When you send power back to the grid, it is saved as “credits.” One can sell “credits” to get free “credits” when they need them. It’s more like a free way to store your surplus energy. And also you can sell it in exchange for money. The utility companies will pay a nominal or wholesale price.
As I previously said, “net-metering” tracks it all. So first, you need to know your requirements for energy in your house. Then you need to install a PV system that typically generates more than your requirement. After installing, you need to make one “net metering agreement” with the utility company.
The rules and rates of selling electricity to the grid vary from state to state, country to country.
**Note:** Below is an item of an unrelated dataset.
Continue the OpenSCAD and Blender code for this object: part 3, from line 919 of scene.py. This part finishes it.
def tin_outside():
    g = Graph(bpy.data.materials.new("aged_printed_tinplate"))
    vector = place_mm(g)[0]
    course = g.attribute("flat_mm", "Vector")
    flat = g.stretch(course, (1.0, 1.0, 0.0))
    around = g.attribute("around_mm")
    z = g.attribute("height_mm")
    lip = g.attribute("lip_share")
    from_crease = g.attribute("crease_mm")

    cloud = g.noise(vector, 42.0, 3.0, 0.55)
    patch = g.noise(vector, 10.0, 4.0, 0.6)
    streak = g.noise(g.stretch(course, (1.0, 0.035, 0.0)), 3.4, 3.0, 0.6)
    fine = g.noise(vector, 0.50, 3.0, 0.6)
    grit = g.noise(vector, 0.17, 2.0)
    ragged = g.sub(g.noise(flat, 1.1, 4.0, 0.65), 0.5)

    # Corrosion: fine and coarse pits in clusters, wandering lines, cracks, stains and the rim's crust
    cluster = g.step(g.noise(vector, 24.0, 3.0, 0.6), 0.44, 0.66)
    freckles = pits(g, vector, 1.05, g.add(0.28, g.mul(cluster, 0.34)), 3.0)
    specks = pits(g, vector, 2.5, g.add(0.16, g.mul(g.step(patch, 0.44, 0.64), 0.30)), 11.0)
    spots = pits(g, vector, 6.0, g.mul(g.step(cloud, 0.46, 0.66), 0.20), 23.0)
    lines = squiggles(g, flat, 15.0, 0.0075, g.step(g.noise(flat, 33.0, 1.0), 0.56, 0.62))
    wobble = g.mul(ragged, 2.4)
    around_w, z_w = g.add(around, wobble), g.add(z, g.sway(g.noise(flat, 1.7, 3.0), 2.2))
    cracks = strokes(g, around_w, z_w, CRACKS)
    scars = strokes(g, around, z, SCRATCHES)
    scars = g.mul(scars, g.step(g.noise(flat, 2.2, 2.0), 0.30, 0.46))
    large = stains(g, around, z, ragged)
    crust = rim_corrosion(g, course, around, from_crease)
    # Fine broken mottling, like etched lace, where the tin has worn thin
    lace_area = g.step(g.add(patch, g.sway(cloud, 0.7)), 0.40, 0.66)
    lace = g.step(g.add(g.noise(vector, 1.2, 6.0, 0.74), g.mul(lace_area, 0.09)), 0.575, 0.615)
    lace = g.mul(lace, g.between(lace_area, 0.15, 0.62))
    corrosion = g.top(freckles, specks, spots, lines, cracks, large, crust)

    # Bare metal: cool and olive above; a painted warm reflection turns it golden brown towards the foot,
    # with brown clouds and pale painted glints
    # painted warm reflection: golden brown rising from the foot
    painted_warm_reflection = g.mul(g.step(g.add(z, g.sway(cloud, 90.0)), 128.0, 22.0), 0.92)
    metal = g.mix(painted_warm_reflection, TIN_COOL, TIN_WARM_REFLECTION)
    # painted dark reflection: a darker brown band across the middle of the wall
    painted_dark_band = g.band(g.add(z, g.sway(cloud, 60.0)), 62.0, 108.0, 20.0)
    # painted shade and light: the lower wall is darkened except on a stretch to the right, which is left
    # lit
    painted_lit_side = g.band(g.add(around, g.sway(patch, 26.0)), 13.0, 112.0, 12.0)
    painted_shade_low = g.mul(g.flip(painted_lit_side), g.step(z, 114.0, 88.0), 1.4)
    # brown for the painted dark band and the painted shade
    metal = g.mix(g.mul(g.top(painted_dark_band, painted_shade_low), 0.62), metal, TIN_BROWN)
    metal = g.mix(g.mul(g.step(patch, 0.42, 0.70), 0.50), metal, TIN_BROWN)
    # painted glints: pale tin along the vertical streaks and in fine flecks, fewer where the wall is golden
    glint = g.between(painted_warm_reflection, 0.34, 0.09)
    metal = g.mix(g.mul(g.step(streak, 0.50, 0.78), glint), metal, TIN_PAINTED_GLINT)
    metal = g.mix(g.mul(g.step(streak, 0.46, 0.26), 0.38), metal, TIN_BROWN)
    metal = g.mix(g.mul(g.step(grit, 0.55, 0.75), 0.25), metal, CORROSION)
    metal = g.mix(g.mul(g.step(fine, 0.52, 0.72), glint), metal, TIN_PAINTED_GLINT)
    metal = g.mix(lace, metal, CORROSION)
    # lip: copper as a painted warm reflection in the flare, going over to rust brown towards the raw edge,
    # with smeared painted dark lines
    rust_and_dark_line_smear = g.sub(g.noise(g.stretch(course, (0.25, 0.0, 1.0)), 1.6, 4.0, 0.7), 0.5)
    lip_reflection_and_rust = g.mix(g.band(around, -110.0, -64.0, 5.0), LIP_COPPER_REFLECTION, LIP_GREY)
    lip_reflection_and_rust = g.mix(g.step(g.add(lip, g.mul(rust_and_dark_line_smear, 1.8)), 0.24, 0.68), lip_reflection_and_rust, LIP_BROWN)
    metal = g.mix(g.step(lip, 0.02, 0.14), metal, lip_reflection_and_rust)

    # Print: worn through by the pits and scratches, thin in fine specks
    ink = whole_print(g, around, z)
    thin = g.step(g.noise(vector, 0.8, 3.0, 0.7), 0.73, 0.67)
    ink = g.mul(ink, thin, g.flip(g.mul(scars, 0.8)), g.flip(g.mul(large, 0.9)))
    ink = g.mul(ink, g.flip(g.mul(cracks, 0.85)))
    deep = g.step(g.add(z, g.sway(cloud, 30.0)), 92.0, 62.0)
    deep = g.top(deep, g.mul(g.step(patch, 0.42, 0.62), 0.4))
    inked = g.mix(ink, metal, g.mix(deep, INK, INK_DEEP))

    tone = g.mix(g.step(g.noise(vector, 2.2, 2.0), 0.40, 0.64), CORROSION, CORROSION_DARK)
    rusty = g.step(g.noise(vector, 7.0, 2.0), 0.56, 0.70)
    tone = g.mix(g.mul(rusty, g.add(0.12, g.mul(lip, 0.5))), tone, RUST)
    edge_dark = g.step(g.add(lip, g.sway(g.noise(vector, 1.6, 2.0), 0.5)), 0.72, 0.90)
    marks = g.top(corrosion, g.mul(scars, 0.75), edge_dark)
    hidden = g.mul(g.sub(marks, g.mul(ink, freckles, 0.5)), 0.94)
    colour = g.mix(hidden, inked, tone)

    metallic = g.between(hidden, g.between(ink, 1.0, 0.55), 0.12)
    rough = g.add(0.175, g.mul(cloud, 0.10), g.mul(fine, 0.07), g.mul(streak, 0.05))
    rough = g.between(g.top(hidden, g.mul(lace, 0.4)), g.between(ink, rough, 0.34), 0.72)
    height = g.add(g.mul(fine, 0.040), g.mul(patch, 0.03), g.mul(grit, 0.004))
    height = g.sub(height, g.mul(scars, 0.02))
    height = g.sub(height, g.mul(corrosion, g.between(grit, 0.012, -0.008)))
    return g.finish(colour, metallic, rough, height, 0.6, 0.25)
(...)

There are regulations on how much a consumer can sell to prevent people from fleecing the utility companies.
But, not all the states have the facility of net metering. Some states don’t require net metering policies, and some of those states have their implementations or programs that are somehow similar to the functioning of a net meter.
Here the compensation may not be a kWh for a kWh, and the power generation charge maybe (The energy fed back to the grid by the consumer is worth less than that in a state with net metering policies).
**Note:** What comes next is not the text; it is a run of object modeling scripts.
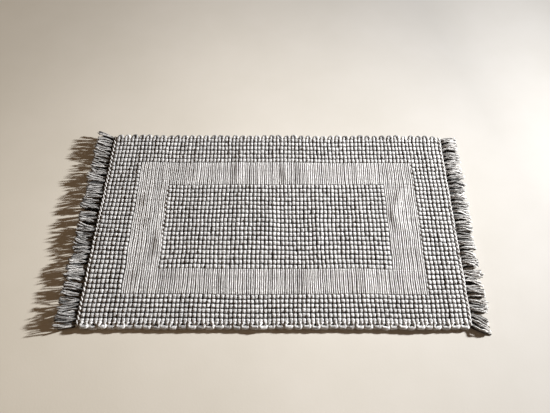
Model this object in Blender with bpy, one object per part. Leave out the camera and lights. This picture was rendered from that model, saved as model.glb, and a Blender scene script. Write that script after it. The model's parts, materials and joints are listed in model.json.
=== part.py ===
"""Hand-woven cotton bath mat with a fringe at each end, as separate solids.

Thick soft weft yarn runs from front to back and lies over a thin warp ground. It stands up in rounded
columns in the centre panel and in the outer border, and lies flat in the band between them. It turns
round in a loop at the front and back edges. A twined cord closes each end, and the warp ends hang out
of it as tufts, which swing about the cord.

Frame: X along the mat's length, Y from the front (-Y) to the back (+Y), Z up. The origin is the middle
of the underside, on the surface that the mat lies on. All sizes are in metres.
"""

import math

import bmesh
import bpy

# Overall sizes of the woven body, without end cords and fringes
BODY_LENGTH = 0.800
BODY_DEPTH = 0.500

# Widths of the border and of the flat band inside it
BORDER_AT_ENDS = 0.0727
BORDER_AT_SIDES = 0.0795
BAND_AT_ENDS = 0.0727
BAND_AT_FRONT = 0.0568
BAND_AT_BACK = 0.0625

# Thicknesses
GROUND_THICKNESS = 0.0040
RAISED_THICKNESS = 0.0082  # of the raised weft, from its underside to the crest of a column
RAISED_RELIEF = 0.0040  # from the valley between two raised columns to their crests
FLAT_THICKNESS = 0.0042
FLAT_RELIEF = 0.0015

# The weave
COLUMN_PITCH = 0.0091  # one raised weft column
RIBS_PER_COLUMN = 2  # the flat band shows each column as two thin ribs
ROUND_STEPS = 4  # straight faces over one raised column or loop
FLAT_STEPS = 2  # and over one thin rib

# Selvage loops along the front and back edges
LOOP_REACH = 0.0055
LOOP_ROUNDING = 0.0025
LOOP_BOTTOM = 0.0006
LOOP_TOP = 0.0094
COLUMNS_PER_LOOP = 2

# End cords and the fringe that swings about them
CORD_DIAMETER = 0.0068
CORD_HEIGHT = 0.0060  # of the cord's centre line, which is the fringe's axis
CORD_CLEARANCE = 0.0011  # between the cord and the woven body
TUFTS_PER_END = 22
TUFT_LENGTH = 0.0415
TUFT_LENGTH_CHANGE = 0.0025  # the tufts differ by up to this much
TUFT_ROOT_THICKNESS = 0.0028
TUFT_THICKNESS = 0.0042
TUFT_TIP_THICKNESS = 0.0026
TUFT_FLOOR_CLEARANCE = 0.0005
TUFT_SIDE_CLEARANCE = 0.0012  # between neighbouring tufts at their widest
TUFT_SPLAY = 0.0090  # how far the corner tufts' tips lean past the edge

FIT_GAP = 0.0003  # between pieces that touch

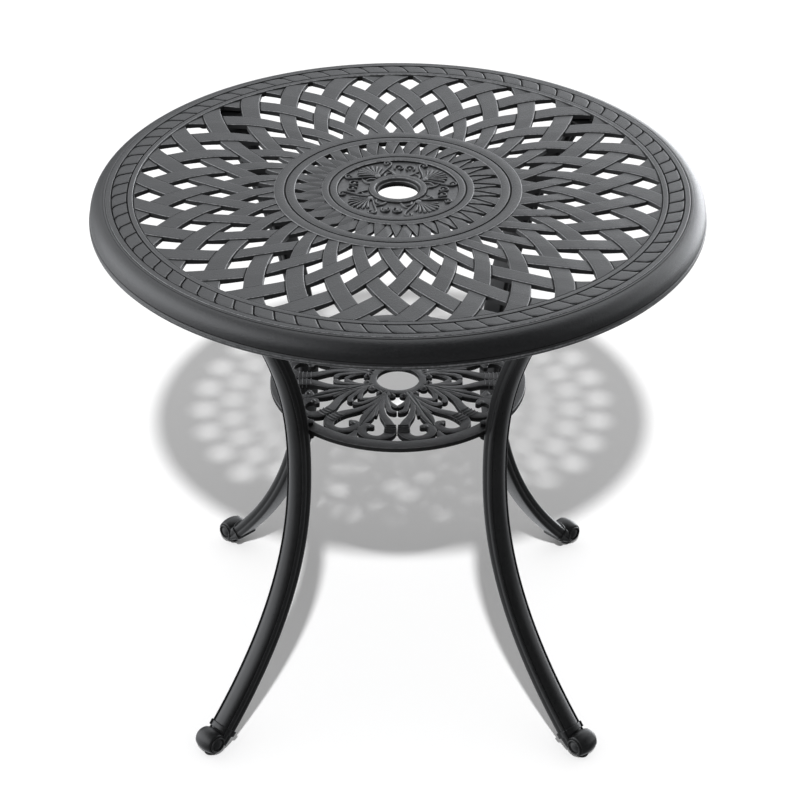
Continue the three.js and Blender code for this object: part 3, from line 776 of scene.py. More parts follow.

Besides all these, there are tax benefits too. Various incentives and tax credits accelerated depreciation for business, regional grants, and credits. Sometimes the installation cost can be cut down to a considerable amount too.
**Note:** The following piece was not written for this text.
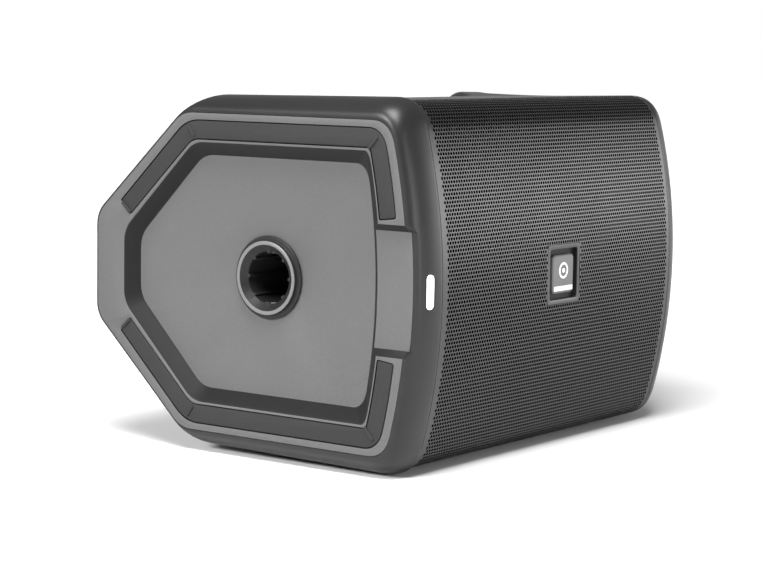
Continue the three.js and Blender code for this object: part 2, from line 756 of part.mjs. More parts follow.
// A deep tray, so that knobs and plugs stay within the depth of the cabinet.
function controlPanel() {
  const tray = box(
    [-PANEL_HALF_WIDTH, PANEL_BACK, PANEL_MIDDLE_Z - PANEL_HALF_HEIGHT],
    [PANEL_HALF_WIDTH, REAR - 0.5, PANEL_MIDDLE_Z + PANEL_HALF_HEIGHT],
  );
  const space = box(
    [-PANEL_HALF_WIDTH + 2.2, PANEL_FLOOR, PANEL_MIDDLE_Z - PANEL_HALF_HEIGHT + 2.2],
    [PANEL_HALF_WIDTH - 2.2, REAR + PAST, PANEL_MIDDLE_Z + PANEL_HALF_HEIGHT - 2.2],
  );
  return cut(
    tray, space,
    ...[...KNOBS, MASTER].map((knob) => throughPanel(knob, 3.4, 12)),
    ...BUTTONS.map((button) => throughPanel(button, button.radius + GAP)),
    ...COMBO_JACKS.map((jack) => throughPanel(jack, 12.2, 20)),
    ...COMBO_JACKS.map((jack) => slotThroughPanel(jack, TAB.half + GAP, TAB.bottom - GAP, TAB.top + GAP)),
    ...LARGE_JACKS.map((jack) => throughPanel(jack, 6.2)),
    ...SMALL_JACKS.map((jack) => throughPanel(jack, 4, 12)),
    slotThroughPanel(USB, 7.9, -4.4, 4.4),
    slotThroughPanel(INLET, 13.9, -10.4, 10.4),
    ...SCREWS.map((screw) => throughPanel(screw, 1.9, 8)),
  );
}

// A knob with a skirt, a tapered grip, a raised pointer and a shaft that goes through the panel.
function knob(piece, radius, segments) {
  const foot = PANEL_FLOOR + 0.8;
  const shaft = 2.9;
  const turned = turnedY([
    [0, 118], [shaft, 118], [shaft, foot], [radius, foot], [radius, foot + 2],
    [radius - 0.9, foot + 2.4], [radius - 1.6, 142.6], [radius - 2.6, 143.6], [0, 143.6],
  ], piece.x, piece.z, segments);
  const pointer = box([piece.x - 0.6, 143, piece.z + 1], [piece.x + 0.6, 144.2, piece.z + radius - 2.2]);
  return join(turned, pointer);
}

function pushButton({ x, z, radius }) {
  const face = PANEL_FLOOR + 2.6;
  return turnedY([[0, 122], [radius, 122], [radius, face - 0.6], [radius - 0.6, face], [0, face]], x, z, 16);
}

// A socket that takes a three-pin plug or a quarter-inch plug.
function comboJack({ x, z }) {
  const plate = box([x - 13, PANEL_FLOOR + GAP, z - 15.3], [x + 13, PANEL_FLOOR + 2, z + 15.3]);
  const barrel = barY(x, z, 11.6, BODY_DEPTH, PANEL_FLOOR + 2, 20);
  const plugHole = barY(x, z, 3.4, BODY_DEPTH + 2, PANEL_FLOOR + 3, 12);
  const pinHoles = [90, 210, 330].map((degrees) => {
    const angle = degrees * Math.PI / 180;
    return barY(x + 7 * Math.cos(angle), z + 7 * Math.sin(angle), 1.4, PANEL_FLOOR - 12, PANEL_FLOOR + 3, 8);
  });
  const tabSlot = box(
    [x - TAB.half - GAP, PANEL_FLOOR - PAST, z + TAB.bottom - GAP],
    [x + TAB.half + GAP, PANEL_FLOOR + 3, z + 16],
  );
  return cut(join(plate, barrel), plugHole, ...pinHoles, tabSlot);
}

function releaseTab({ x, z }) {
  return box([x - TAB.half, 118, z + TAB.bottom], [x + TAB.half, PANEL_FLOOR + 3.2, z + TAB.top]);
}

// A round socket with a nut on the face of the panel.
function roundJack({ x, z }, boreRadius, bodyRadius, nutRadius) {
  const body = barY(x, z, bodyRadius, BODY_DEPTH, PANEL_FLOOR + 2.4);
  const nut = barY(x, z, nutRadius, PANEL_FLOOR + GAP, PANEL_FLOOR + 1.8, 6);
  return cut(join(body, nut), barY(x, z, boreRadius, BODY_DEPTH + 3, PANEL_FLOOR + 3, 12));
}

function usbPort() {
  const { x, z } = USB;
  const shell = box([x - 7.4, 114, z - 3.9], [x + 7.4, PANEL_FLOOR + 1, z + 3.9]);
  const mouth = box([x - 6.2, 117, z - 2.5], [x + 6.2, PANEL_FLOOR + 2, z + 2.5]);
  const tongue = box([x - 5.4, 116, z + 0.2], [x + 5.4, PANEL_FLOOR, z + 2]);
  return join(cut(shell, mouth), tongue);
}

// The mains inlet: a deep mouth with three flat pins.
function mainsInlet() {
  const { x, z } = INLET;
  const plate = box([x - 16, PANEL_FLOOR + GAP, z - 11.4], [x + 16, PANEL_FLOOR + 2, z + 11.4]);
  const shell = box([x - 13.5, BODY_DEPTH, z - 10], [x + 13.5, PANEL_FLOOR + 2, z + 10]);
  const mouth = box([x - 12, PANEL_FLOOR - 14, z - 8.4], [x + 12, PANEL_FLOOR + 3, z + 8.4]);
  const pins = [[-7, -1], [0, 2.5], [7, -1]].map(([pinX, pinZ]) => box(
    [x + pinX - 1, PANEL_FLOOR - 15, z + pinZ - 2], [x + pinX + 1, PANEL_FLOOR - 5, z + pinZ + 2],
  ));
  return join(cut(join(plate, shell), mouth), ...pins);
}

function panelScrew({ x, z }) {
  const screw = turnedY([
    [0, 120], [1.4, 120], [1.4, 130.4], [2.9, 130.4], [2.6, 132.2], [0, 132.2],
  ], x, z, 12);
  const across = box([x - 1.7, 131.4, z - 0.35], [x + 1.7, 133, z + 0.35]);
  const upright = box([x - 0.35, 131.4, z - 1.7], [x + 0.35, 133, z + 1.7]);
  return cut(screw, join(across, upright));
}

// ---------- battery ----------

function batteryDoor() {
  const plate = box([-DOOR_HALF, 142, DOOR_BOTTOM], [DOOR_HALF, REAR - 0.5, DOOR_TOP]);
  const barrel = barX(DOOR_PIN_Y, DOOR_PIN_Z, 2.4, -DOOR_HALF, DOOR_HALF);
  const bore = barX(DOOR_PIN_Y, DOOR_PIN_Z, 1.2, -WIDTH, WIDTH);
  const gap = box([-10, 139, 35], [10, REAR + PAST, 41]);
  const latchPocket = box([-8.5, 143.2, 79.5], [8.5, REAR + PAST, 90.5]);
  return cut(join(plate, barrel), bore, gap, latchPocket);
}

function doorPin() {
  return barX(DOOR_PIN_Y, DOOR_PIN_Z, 0.8, -DOOR_HALF - 0.3, DOOR_HALF + 0.3, 10);
}

// A thumb slider with three ridges, drawn down to free the door.
function doorLatch() {
  const plate = box([-8, 143.6, 84], [8, 144.6, 90]);
  const ridges = [85, 87, 89].map((z) => box([-7, 144.4, z - 0.4], [7, 145.3, z + 0.4]));
  return join(plate, ...ridges);
}

function batteryBay() {
  return cut(box([-35.5, 58, 32.6], [35.5, 138, 98]), box([-32.5, 61, 35.6], [32.5, 139, 95]));
}

function batteryPack() {
  const pack = box([-31, 66, 37], [31, 136, 93]);
  return join(pack, box([-14, 135, 60], [14, 138.5, 63]));
}

function batteryContacts() {
  const block = box([-12, 61.4, 55], [12, 63.4, 75]);
  const blades = [-8, 0, 8].map((x) => box([x - 0.6, 63, 59], [x + 0.6, 65.6, 71]));
  return join(block, ...blades);
}

// ---------- electronics ----------

function mixerBoard() {
  return box([-33, 104, 106], [33, 105.6, 322]);
}

function amplifierBoard() {
  const chips = [-40, 0, 40].map((x) => box([x - 12, 66, 300], [x + 12, 70.5, 318]));
  return join(box([-60, 70, 200], [60, 71.6, 330]), ...chips);
}

function heatSink() {
  const plate = box([-50, 72, 212], [50, 77, 318]);
  const fins = [-48, -32, -16, 0, 16, 32, 48].map((x) => box([x - 1.2, 76, 212], [x + 1.2, 96, 318]));
  return join(plate, ...fins);
}

function powerSupply() {
  const board = box([-55, 62, 104], [55, 63.6, 188]);
  const transformer = box([-20, 63, 120], [14, 92, 158]);
  const capacitors = [-38, 34].map((x) => barY(x, 140, 11, 63, 90, 14));
  return join(board, transformer, ...capacitors);
}

// ---------- assembly ----------

const upright = new THREE.Group();

function addPart(name, geometry, look) {
  const mesh = new THREE.Mesh(closed(geometry), new THREE.MeshStandardMaterial(LOOKS[look]));
  mesh.name = name;
  upright.add(mesh);
}

function addCabinet() {
  addPart('bottom_cap', bottomCap(), 'housing');
  addPart('base_plate', basePlate(), 'base');
  addPart('rear_cabinet', rearCabinet(), 'housing');
  addPart('top_cap', topCap(), 'housing');
  addPart('carry_handle', carryHandle(), 'rubber');
  addPart('front_baffle', frontBaffle(), 'housing');
  addPart('grille', grille(), 'grille');
  addPart('badge_frame', badgeFrame(), 'grille');
  addPart('badge_plate', badgePlate(), 'badge');
  addPart('foot_left', foot(-1), 'rubber');
  addPart('foot_right', foot(1), 'rubber');
  addPart('pole_socket', poleSocket(), 'socket');
  addPart('led_bar', ledBar(), 'light');
}

function addLoudspeakers() {
  addPart('woofer_basket', wooferBasket(), 'control');
  addPart('woofer_surround', wooferSurround(), 'rubber');
  addPart('woofer_cone', wooferCone(), 'paper');
  addPart('dust_cap', dustCap(), 'paper');
  addPart('voice_coil', voiceCoil(), 'copper');
  addPart('woofer_spider', wooferSpider(), 'paper');
  addPart('woofer_magnet', wooferMagnet(), 'steel');
  addPart('tweeter_waveguide', tweeterWaveguide(), 'control');
  addPart('tweeter_driver', tweeterDriver(), 'steel');
  addPart('bass_port_left', bassPort(-1), 'control');
  addPart('bass_port_right', bassPort(1), 'control');
}

function addControls() {
  addPart('control_panel', controlPanel(), 'housing');
  addPart('master_knob', knob(MASTER, 10, 24), 'control');
  KNOBS.forEach((piece) => addPart(piece.name, knob(piece, 6.8, 16), 'control'));
  BUTTONS.forEach((piece) => addPart(piece.name, pushButton(piece), 'accent'));
  COMBO_JACKS.forEach((piece, i) => {
    addPart(`combo_jack_${i + 1}`, comboJack(piece), 'control');
    addPart(`release_tab_${i + 1}`, releaseTab(piece), 'steel');
  });
  LARGE_JACKS.forEach((piece) => addPart(piece.name, roundJack(piece, 3.4, 5.8, 7.6), 'control'));
  SMALL_JACKS.forEach((piece) => addPart(piece.name, roundJack(piece, 1.9, 3.6, 5), 'control'));
  addPart('usb_port', usbPort(), 'steel');
  addPart('mains_inlet', mainsInlet(), 'control');
  SCREWS.forEach((piece, i) => addPart(`panel_screw_${i + 1}`, panelScrew(piece), 'steel'));
  addPart('mixer_board', mixerBoard(), 'board');
}

function addPower() {
  addPart('battery_bay', batteryBay(), 'housing');
  addPart('battery_pack', batteryPack(), 'control');
  addPart('battery_contacts', batteryContacts(), 'copper');
  addPart('battery_door', batteryDoor(), 'housing');
  addPart('battery_door_pin', doorPin(), 'steel');
  addPart('battery_door_latch', doorLatch(), 'control');
  addPart('amplifier_board', amplifierBoard(), 'board');
  addPart('heat_sink', heatSink(), 'aluminium');
  addPart('power_supply', powerSupply(), 'board');
}

addCabinet();
addLoudspeakers();
addControls();
addPower();

// Lay the speaker on its side, with its middle height at X = 0 and its right side on Z = 0.
upright.rotation.y = Math.PI / 2;
upright.position.set(-HEIGHT / 2, 0, HALF_WIDTH);

const speaker = new THREE.Group();
speaker.add(upright);

export default speaker;
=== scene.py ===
import json
import math

import bmesh
import bpy
import numpy as np
from mathutils import Matrix, Vector


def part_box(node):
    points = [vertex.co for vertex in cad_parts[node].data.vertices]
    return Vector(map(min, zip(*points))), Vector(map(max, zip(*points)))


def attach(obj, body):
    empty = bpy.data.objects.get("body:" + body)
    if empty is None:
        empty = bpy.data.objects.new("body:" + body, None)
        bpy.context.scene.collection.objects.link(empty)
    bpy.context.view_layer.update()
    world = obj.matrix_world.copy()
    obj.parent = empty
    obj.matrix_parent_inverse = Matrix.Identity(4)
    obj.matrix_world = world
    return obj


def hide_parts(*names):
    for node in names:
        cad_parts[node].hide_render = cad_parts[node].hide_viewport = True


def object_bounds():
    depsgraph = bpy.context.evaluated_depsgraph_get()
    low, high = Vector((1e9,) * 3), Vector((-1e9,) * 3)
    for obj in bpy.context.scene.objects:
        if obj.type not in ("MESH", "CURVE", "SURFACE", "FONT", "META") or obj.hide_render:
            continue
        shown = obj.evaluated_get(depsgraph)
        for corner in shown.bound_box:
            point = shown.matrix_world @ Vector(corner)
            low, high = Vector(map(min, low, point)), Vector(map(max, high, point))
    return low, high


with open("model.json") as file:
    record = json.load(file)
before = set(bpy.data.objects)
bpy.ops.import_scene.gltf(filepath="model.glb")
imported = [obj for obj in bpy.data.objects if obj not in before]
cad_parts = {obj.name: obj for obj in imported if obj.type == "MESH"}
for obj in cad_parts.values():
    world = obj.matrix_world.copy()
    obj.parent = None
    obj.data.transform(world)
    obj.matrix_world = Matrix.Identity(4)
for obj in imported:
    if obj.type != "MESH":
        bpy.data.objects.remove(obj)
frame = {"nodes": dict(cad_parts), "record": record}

MM_PER_METRE = 1000

CAD_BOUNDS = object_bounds()
CAD_LOW, CAD_HIGH = (np.array(corner) * MM_PER_METRE for corner in CAD_BOUNDS)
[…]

So, in conclusion, we can send the excess power back to the grid. It doesn’t take much, but it has so many benefits. Nowadays, the on-grid solar system is more popular than the off-grid one.
Though the off-grid systems are stand-alone units and need no power provider, grids are always better if you talk about cost benefits. Also, off-grid systems require much more equipment to be completely self-supported.
Anyway, in the case of on-grid systems, it’s not always about the money you can make. But the facility of sending the excess power back ensures free storage of surplus energy, just like a battery. But in this case, it’s not a “physical” battery, and that’s why it needs no maintenance. The whole on-grid solar system runs on a shallow need of maintenance.